For a non-SW pipelined code, a single iteration would take 7 cycles.
Now, for the SW pipelined code, a single iteration would take 6 cycles
on average.

## prologue
op0_0
noop
op1_0
op2_0
op3_0
op4_0
######## 1st iteration of steady state
op0_1
op5_0
op1_1
op2_1
op3_1
op4_1
######## 2nd iteration of steady state
op0_2
op5_1
op1_2
op2_2
op3_2
op4_2
########
..............

The degree of performance increase of a SW pipelined loop over a non-
SW pipelined loop depends on several factors, including the number of
resources (FUs), whether there are recurrences in the loop, the number
of iterations and also register pressure.

>> And if profiling might be exploited here.
>
> I didn't get you there i.e. profiling doesn't seem related to
> pipelining as described above.

This was just a question if it would make sense to somehow
combine software pipelining with the most frequently executed
path (determined by profiling).
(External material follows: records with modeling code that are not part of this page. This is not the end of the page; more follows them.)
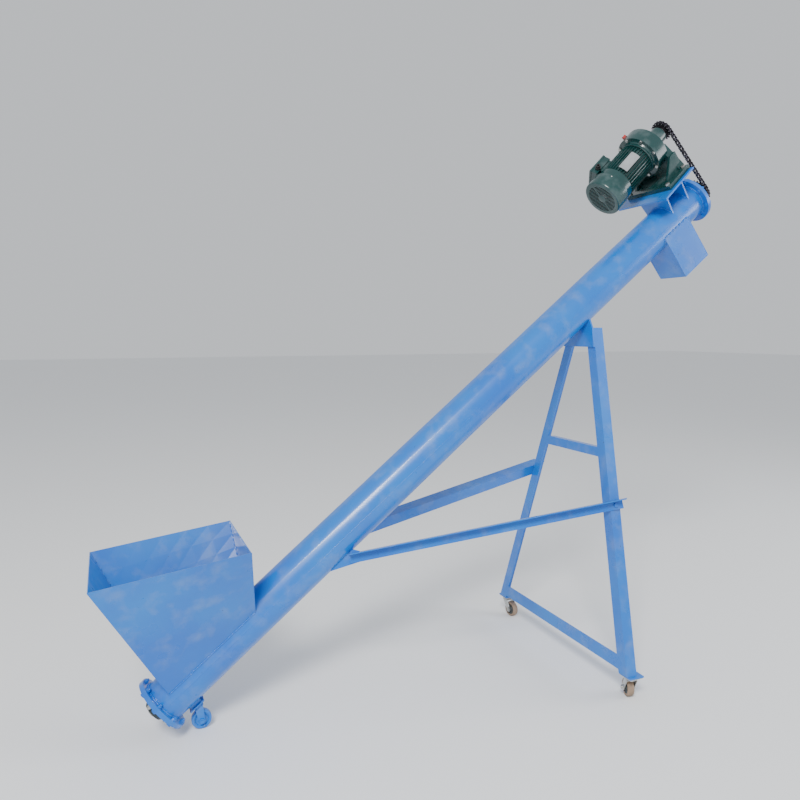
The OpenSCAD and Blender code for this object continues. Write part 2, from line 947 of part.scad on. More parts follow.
module breather_plug() {
    color([0.8, 0.1, 0.12]) at_drive() at_breather() {
        translate([0, 0, ring_r - 9]) cylinder(r = 6, h = 12);
        translate([0, 0, ring_r + 2]) cylinder(r = 10, h = 11);
    }
}

module output_shaft() {
    color(steel) at_drive() {
        rod(output_r, hub_back - 6, 22);
        rod(output_r + 10, case_back - 10, hub_back - 6);
    }
}

// ---- motor ----

module motor_frame() {
    color(green) at_drive() difference() {
        union() {
            rod(motor_r - fin_h, frame_back, adapter_back);
            rod(motor_r, adapter_back - 10, adapter_back);
            ring_of(fin_count, motor_r - fin_h - 2, 180 / fin_count)
                translate([frame_back + 6, 0, -1.3])
                cube([adapter_back - frame_back - 14, fin_h + 1, 2.6]);
        }
        rod(motor_r - fin_h - 8, frame_back - 1, adapter_back - 12);
        rod(rotor_r + 6, frame_back - 1, adapter_back + 1);
        rotate([terminal_roll, 0, 0]) translate([terminal_x0 - 1, -40, motor_r - fin_h + 0.1])
            cube([terminal_len + 2, 80, 20]);
    }
}

module motor_rear_shield() {
    color(green) at_drive() difference() {
        union() {
            rod(motor_r - 1, frame_back - 34, frame_back);
            rod(motor_r - 6, shield_back, frame_back - 33);
            rod(motor_r + 3.9, shield_back, shield_back + 5);
        }
        rod(motor_r - 12, frame_back - 30, frame_back + 1);
        rod(rotor_r + running_gap, shield_back - 1, frame_back);
    }
}

module fan_cover() {
    slots = 9;
    color(green) at_drive() difference() {
        union() {
            rod(motor_r + 6, cover_back + 8, shield_back + 8);
            translate([cover_back, 0, 0]) rotate([0, 90, 0])
                cylinder(r1 = motor_r - 4, r2 = motor_r + 6, h = 9);
        }
        rod(motor_r + 4, cover_back + 11, shield_back + 9);
        translate([cover_back + 3, 0, 0]) rotate([0, 90, 0])
            cylinder(r1 = motor_r - 7, r2 = motor_r + 3, h = 9);
        for (i = [-slots:slots]) {
            z = i * 6.6;
            half = sqrt(pow(motor_r - 16, 2) - z * z);
            for (k = [-1, 1]) {
                start = abs(z) < 20 ? sqrt(400 - z * z) + 2 : 2;
                translate([cover_back - 1, k > 0 ? start : -half, z - 1.4])
                    cube([6, half - start, 2.8]);
            }
        }
    }
}

module motor_rotor() {
    color(steel) at_drive() {
        rod(rotor_r, cover_back + 20, case_back - 16);
        rod(motor_r - 22, frame_back + 14, adapter_back - 16);
    }
}

module cooling_fan() {
    color(black) at_drive() difference() {
        union() {
            rod(24, cover_back + 22, shield_back - 3);
            rod(motor_r - 8, shield_back - 6, shield_back - 3);
            ring_of(8, 22) translate([cover_back + 22, 0, -1.5])
                cube([shield_back - cover_back - 26, motor_r - 32, 3]);
        }
        rod(rotor_r + 0.02, cover_back, shield_back);
    }
}

terminal_roll = -46;
terminal_x0 = frame_back - 30;
terminal_z = motor_r + weld_gap;
fin_h = 11;
terminal_len = 104;
terminal_w = 84;

module terminal_box() {
    z0 = terminal_z - 7;
    color(green) at_drive() rotate([terminal_roll, 0, 0]) {
        difference() {
            union() {
                translate([frame_back + 1, -36, motor_r - fin_h + weld_gap])
                    cube([terminal_x0 + terminal_len - frame_back - 5, 72, fin_h + 1]);
                translate([terminal_x0, -terminal_w / 2, z0 + 7])
                    cube([terminal_len, terminal_w, 30]);
                translate([terminal_x0 - 2, -terminal_w / 2 - 2, z0 + 35])
                    cube([terminal_len + 4, terminal_w + 4, 9]);
            }
            translate([terminal_x0 + 5, -terminal_w / 2 + 5, z0 + 12])
                cube([terminal_len - 10, terminal_w - 10, 26]);
            translate([terminal_x0 + 30, 0, z0 + 20]) rotate([90, 0, 0])
                cylinder(r = 9, h = terminal_w);
        }
    }
}

module cable_gland() {
    z0 = terminal_z - 7;
    color(black) at_drive() rotate([terminal_roll, 0, 0])
        translate([terminal_x0 + 30, -terminal_w / 2, z0 + 20]) rotate([0, 0, -90])
        difference() {
            union() {
                rod(8.9, -4, 1);
                hex_rod(24, 0, 8);
                rod(9, 7, 20);
            }
            rod(5, -5, 21);
        }
}

// ---- sprockets ----

// Toothed disc about the x axis, with a roller seat at the given angle from +y
module sprocket(teeth, phase) {
    r = pitch_r(teeth);
    tip_r = pitch * (0.6 + 1 / tan(180 / teeth)) / 2;
    seat = roller_r + 0.2;
    translate([-tooth_w / 2, 0, 0]) rotate([90, 0, 90]) linear_extrude(tooth_w)
        difference() {
            circle(r = tip_r);
            for (i = [0:teeth - 1]) {
                rotate(phase + i * 360 / teeth) translate([r, 0]) {
                    circle(r = seat);
                    polygon([[0, -seat], [9, -seat - 3.6], [9, seat + 3.6], [0, seat]]);
                }
            }
        }
}

module drive_sprocket() {
    color(black) at_drive() difference() {
        union() {
            sprocket(drive_teeth, link_phase_drive);
            rod(30, 0, 20);
        }
        rod(output_r + 0.02, -20, 24);
    }
}

module driven_sprocket() {
    color(black) along_tube() translate([driven_s, 0, 0]) difference() {
        union() {
            sprocket(driven_teeth, link_phase_driven);
            rod(34, 0, 26);
        }
        rod(journal_d / 2 + 0.02, -20, 30);
    }
}

// ---- chain ----

// The path in pitches: over the drive sprocket, down the near run, round the driven
// sprocket and up the far run. Angles are measured from +y, which points away.
wrap1 = drive_teeth * (180 - 2 * gamma(centre_dist)) / 360;
wrap2 = driven_teeth * (180 + 2 * gamma(centre_dist)) / 360;
run_links = (chain_links - wrap1 - wrap2) / 2;
link_phase_drive = gamma(centre_dist);
link_phase_driven = 180 - gamma(centre_dist) + (1 - frac(wrap1 + run_links)) * 360 / driven_teeth;
function frac(v) = v - floor(v);

// Place of roller k, as [along the tube, across, square to the tube]
function turned(c, y, z, tilt) = c + [-z * sin(tilt), y, z * cos(tilt)];
top_c = [drive_s, 0, drive_n];
low_c = [driven_s, 0, 0];
function roller_at(k) = let (g = gamma(centre_dist), q = k % chain_links)
    q <= wrap1
        ? let (a = g + q * 360 / drive_teeth)
            turned(top_c, r1 * cos(a), r1 * sin(a), drive_tilt)
    : q <= wrap1 + run_links
        ? mix(
            turned(top_c, r1 * cos(180 - g), r1 * sin(180 - g), drive_tilt),
            turned(low_c, r2 * cos(180 - g), r2 * sin(180 - g), 0),
            (q - wrap1) / run_links)
    : q <= wrap1 + run_links + wrap2
        ? let (a = 180 - g + (q - wrap1 - run_links) * 360 / driven_teeth)
            turned(low_c, r2 * cos(a), r2 * sin(a), 0)
    : mix(
        turned(low_c, r2 * cos(g), r2 * sin(g), 0),
        turned(top_c, r1 * cos(g), r1 * sin(g), drive_tilt),
        (q - wrap1 - run_links - wrap2) / run_links);
function tilt_at(k) = let (q = k % chain_links)
    q <= wrap1 ? drive_tilt : q > wrap1 + run_links && q <= wrap1 + run_links + wrap2 ? 0
    : chain_tilt;

module link_plate(len, t) {
    rotate([90, 0, 90]) linear_extrude(t, center = true) {
        circle(r = link_h / 2 - 0.6, $fn = 24);
        translate([len, 0]) circle(r = link_h / 2 - 0.6, $fn = 24);
        translate([0, -link_h / 2 + 2]) square([len, link_h - 4]);
    }
}

module outer_link(len) {
    for (k = [-1, 1]) {
        translate([k * (chain_inner_w / 2 + link_t * 1.5 + 0.6), 0, 0])
            link_plate(len, link_t);
    }
    for (y = [0, len]) {
        translate([0, y, 0]) rod(2.3, -9.4, 9.4, $fn = 16);
    }
}

module inner_link(len) {
    difference() {
        union() {
            for (k = [-1, 1]) {
                translate([k * (chain_inner_w / 2 + link_t / 2), 0, 0])
                    link_plate(len, link_t);
            }
            for (y = [0, len]) {
                translate([0, y, 0])
                    rod(roller_r, -chain_inner_w / 2, chain_inner_w / 2, $fn = 24);
            }
        }
        for (y = [0, len]) {
            translate([0, y, 0]) rod(2.8, -9, 9, $fn = 24);
        }
    }
}

module drive_chain() {
    color(black) along_tube() for (k = [0:chain_links - 1]) {
        a = roller_at(k);
        b = roller_at(k + 1);
        d = unit(b - a);
        lean = (tilt_at(k) + tilt_at(k + 1)) / 2;
        side = [cos(lean), 0, sin(lean)];
        pin = unit(side - d * (side * d));
        basis(a, pin, d, cross(pin, d)) {
            if (k % 2 == 0) {
                inner_link(norm(b - a));
            } else {
                outer_link(norm(b - a));
            }
        }
    }
}

// ---- casters ----

// Caster frame: origin on the top of the plate, z up the swivel axis, trail along +x
king_r = 6;
axle_r = 6;
axle_z = -(caster_h - wheel_r);
race_z = -13;
fork_in = wheel_w / 2 + 2.5;
fork_t = 3;

module caster_head() {
    difference() {
        translate([-caster_plate / 2, -caster_plate / 2, -4])
            cube([caster_plate, caster_plate, 4]);
        for (x = [-1, 1], y = [-1, 1]) {
            translate([x * (caster_plate / 2 - 9), y * (caster_plate / 2 - 9), -5])
                cylinder(r = 4.2, h = 6);
        }
    }
    translate([0, 0, race_z]) cylinder(r = 23, h = -race_z - 3);
    translate([0, 0, race_z - 7]) cylinder(r = king_r, h = 8);
    translate([0, 0, race_z - 9]) cylinder(r = 11, h = 4 - side_gap);
}

module caster_fork() {
    top = race_z - side_gap;
    difference() {
        union() {
            translate([0, 0, top - 4]) cylinder(r = 24, h = 4);
            for (k = [-1, 1]) {
                translate([0, k * (fork_in + fork_t / 2) + fork_t / 2, 0]) rotate([90, 0, 0])
                    linear_extrude(fork_t) {
                        polygon([
                            [-17, top],
                            [17, top],
                            [caster_trail + 12, axle_z + 3],
                            [caster_trail - 12, axle_z - 3]
                        ]);
                        translate([caster_trail, axle_z]) circle(r = 13);
                    }
            }
        }
        translate([0, 0, top - 5]) cylinder(r = king_r + running_gap, h = 6);
        translate([caster_trail, 0, axle_z]) rotate([90, 0, 0])
            cylinder(r = axle_r + 0.02, h = 80, center = true);
    }
}

module caster_axle() {
    half = fork_in + fork_t;
    translate([caster_trail, 0, axle_z]) rotate([0, 0, 90]) {
        rod(axle_r, -half - 6, half + 12);
        hex_rod(19, -half - 7, -half);
        hex_rod(19, half, half + 9);
    }
}

module caster_wheel() {
    half = wheel_w / 2;
    translate([caster_trail, 0, axle_z]) rotate([90, 0, 0]) rotate_extrude() polygon([
        [axle_r + running_gap, -half - 2],
        [12, -half - 2],
        [14, -half + 4],
        [wheel_r - 12, -half + 5],
        [wheel_r - 8, -half],
        [wheel_r - 3, -half + 1],
        [wheel_r, -half + 6],
        [wheel_r, half - 6],
        [wheel_r - 3, half - 1],
        [wheel_r - 8, half],
        [wheel_r - 12, half - 5],
        [14, half - 4],
        [12, half + 2],
        [axle_r + running_gap, half + 2]
    ]);
}

module at_front_caster() {
    along_tube() translate([front_swivel_s, 0, front_plate_n]) rotate([0, 0, 180]) children();
}

module at_near_caster(turn) {
    machine() translate([rear_x, -rear_y, caster_h]) rotate([0, 0, turn]) children();
}

module at_far_caster(turn) {
    machine() translate([rear_x, rear_y, caster_h]) rotate([0, 0, turn]) children();
}

module front_caster_plate() {
    color(paint) difference() {
        at_front_caster() {
            caster_head();
            translate([-22, -22, -1]) cube([44, 44, front_pad + 12]);
        }
        along_tube() tube_solid();
    }
}

module rear_caster_plates() {
    color(zinc) {
        at_near_caster(0) caster_head();
        at_far_caster(0) caster_head();
    }
}

module front_fork() {
    color(paint) at_front_caster() caster_fork();
}

module front_axle() {
    color(paint) at_front_caster() caster_axle();
}

module front_wheel() {
    color(paint) at_front_caster() caster_wheel();
}

module near_fork() {
    color(zinc) at_near_caster(near_swivel) caster_fork();
}

module near_axle() {
    color(zinc) at_near_caster(near_swivel) caster_axle();
}

module near_wheel() {
    color(tread) at_near_caster(near_swivel) caster_wheel();
}

module far_fork() {
    color(zinc) at_far_caster(far_swivel) caster_fork();
}

module far_axle() {
    color(zinc) at_far_caster(far_swivel) caster_axle();
}

module far_wheel() {
    color(tread) at_far_caster(far_swivel) caster_wheel();
}

auger_tube();
lower_tube_flange();
upper_tube_flange();
lower_end_plate();
upper_end_plate();
flange_bolts();
hopper_low_panel();
hopper_high_panel();
hopper_near_panel();
hopper_far_panel();
spout_side_panels();
spout_end_panels();
lower_bearing_housing();
upper_bearing_housing();
bearing_bolts();
bearing_balls();
shaft_seals();
saddle_plate();
near_leg();
far_leg();
upper_cross_bar();
lower_cross_bar();
foot_plates();
near_brace();
far_brace();
brace_ears();
brace_bolts();
drive_base_plate();
drive_gussets();
reducer_housing();
reducer_gear_ring();
motor_adapter();
reducer_bolts();
breather_plug();
motor_frame();
motor_rear_shield();
fan_cover();
terminal_box();
cable_gland();
drive_chain();
front_caster_plate();
rear_caster_plates();
screw_core();
screw_flighting();
screw_journals();
bearing_inner_rings();
driven_sprocket();
output_shaft();
drive_sprocket();
motor_rotor();
cooling_fan();
front_fork();
front_axle();
front_wheel();
near_fork();
near_axle();
near_wheel();
far_fork();
far_axle();
far_wheel();
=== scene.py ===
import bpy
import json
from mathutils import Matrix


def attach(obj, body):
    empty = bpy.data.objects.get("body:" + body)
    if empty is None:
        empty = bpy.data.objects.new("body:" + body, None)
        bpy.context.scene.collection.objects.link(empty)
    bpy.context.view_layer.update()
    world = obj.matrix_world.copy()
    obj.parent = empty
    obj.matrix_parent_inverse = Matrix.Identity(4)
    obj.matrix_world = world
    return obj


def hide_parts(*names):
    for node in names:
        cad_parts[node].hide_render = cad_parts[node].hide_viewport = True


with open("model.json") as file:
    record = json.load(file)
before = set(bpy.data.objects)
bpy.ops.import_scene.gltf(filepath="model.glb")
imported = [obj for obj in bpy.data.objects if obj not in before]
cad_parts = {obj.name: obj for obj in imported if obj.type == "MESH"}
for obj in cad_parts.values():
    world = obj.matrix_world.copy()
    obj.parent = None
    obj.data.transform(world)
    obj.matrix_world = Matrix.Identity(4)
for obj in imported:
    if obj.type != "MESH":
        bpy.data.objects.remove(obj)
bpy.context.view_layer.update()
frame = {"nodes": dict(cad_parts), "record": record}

import json
import math

import bpy
from mathutils import Matrix, Vector

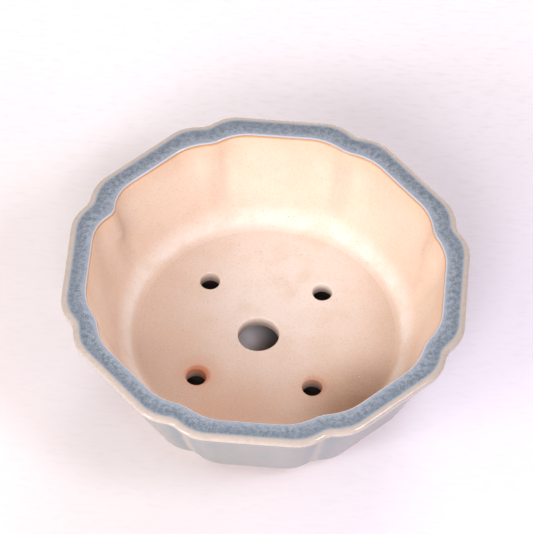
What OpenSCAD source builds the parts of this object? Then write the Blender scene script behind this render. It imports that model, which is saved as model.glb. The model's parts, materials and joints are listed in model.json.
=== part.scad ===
// Shallow eight-lobed bonsai pot, open at the top, on four wide bracket feet.
// The clay pieces (slab, wall, corner coil, lip and feet) are luted together before firing.
// Glaze coats cover the lip, the outside of the wall and the outside of the feet.
// Origin: centre of the footprint, on the surface that the pot stands on. +Z is up.
// The middles of the lobes face +X, +Y and every 45 degrees between.

/* [Pot] */
// Width over two opposite lobes, measured over the glazed lip
pot_w = 200; // [190:1:230]
// Height from the table to the top of the lip
pot_h = 65; // [60:1:80]
// Depth of the notch between two lobes at the lip
notch = 7.7; // [3:0.1:9]

/* [Wall] */
// Width of the flat lip that stands around the mouth
lip_w = 11.8; // [10:0.1:14]
// Thickness of the lip, top to underside
lip_t = 6.4; // [6.2:0.1:8]
// Thickness of the wall just under the lip
neck_t = 6; // [5:0.1:8]
// How far the wall leans in from the lip to the foot line
wall_lean = 17; // [10:0.5:22]
// Outward bow of the wall's outside
outer_bow = 0.15; // [0:0.05:0.5]
// Outward bow of the wall's inside
inner_bow = 0.5; // [0.2:0.05:0.7]

/* [Floor] */
// Thickness of the floor slab
slab_t = 7; // [5:0.5:10]
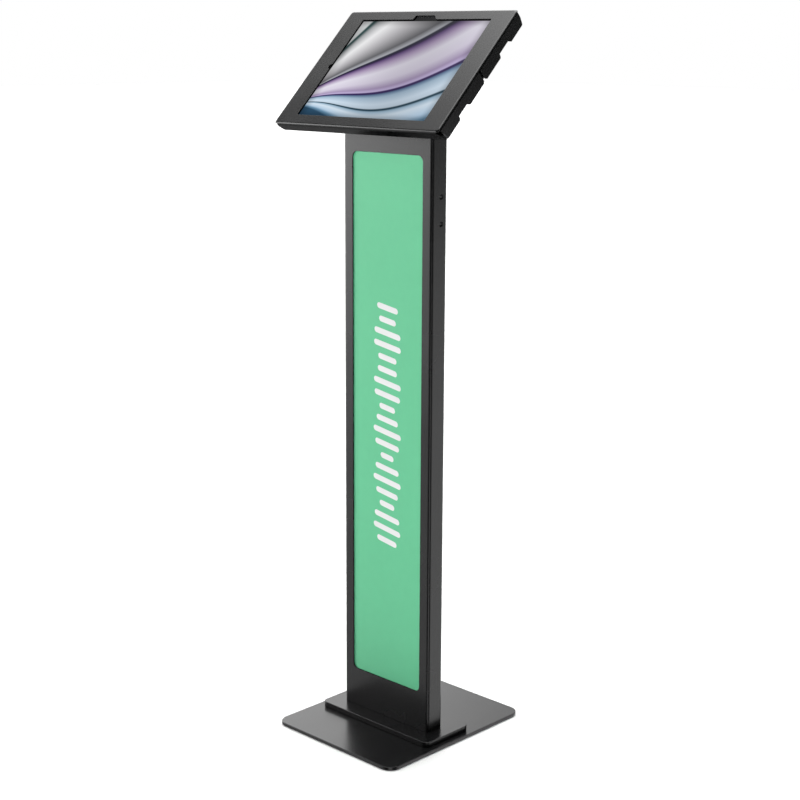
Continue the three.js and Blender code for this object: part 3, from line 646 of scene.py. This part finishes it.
def boxRows(low, high):
    # a box between its low and its high corner
    corners = [(low[0], low[1]), (high[0], low[1]), (high[0], high[1]), (low[0], high[1])]
    return prism(corners, "z", low[2], high[2])


def makeObject(name, rows, place, closed=False, capFirst=True, capLast=True):
    # row k joins row k + 1 and every point joins the next one round; the end rows are capped,
    # or the last row joins the first
    rows = np.asarray(rows, float)
    count, around = rows.shape[:2]
    index = np.arange(count * around).reshape(count, around)
    upper = np.roll(index, -1, 0) if closed else index[1:]
    lower = index if closed else index[:-1]
    quads = np.stack([lower, np.roll(lower, -1, 1), np.roll(upper, -1, 1), upper], -1)
    faces = quads.reshape(-1, 4).tolist()
    if not closed and capFirst:
        faces.append(index[0][::-1].tolist())
    if not closed and capLast:
        faces.append(index[-1].tolist())
    mesh = bpy.data.meshes.new(name)
    mesh.from_pydata(place(rows.reshape(-1, 3)).tolist(), [], faces)
    obj = bpy.data.objects.new(name, mesh)
    bpy.context.scene.collection.objects.link(obj)
    return obj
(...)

I can't imagine any useful
combination of these two techniques, but maybe there are some?

Regards,
Tim

> I believe software pipelining can improve performance even when there
> are only a few functional units.
> For example, suppose the following code is run on a machine with a
> single FU.
> All the
> It is just incrementing an array of 10 elements.
>
> ldc r0, 0
> L1:
> 0. load r1, 0(r0) # latency 2
> 1. add r1, r1, 1 # latency 1
> 2. store 0(r0), r1 # latency 1
> 3. add r0, r0, 1 # latency 1
> 4. cmp r0, 10 # latency 1
> 5. blt L1 # latency 1
>
> For a non-SW pipelined code, a single iteration would take 7 cycles.
> Now, for the SW pipelined code, a single iteration would take 6 cycles
> on average.

Even though I understand that this is an example, I still
have the feeling that with just a single functional unit, the
benefits of pipelining are marginal, in your example it's just
about 1 cycle. But I also agree that this might have some
positive effect when the loop has a high iteration count.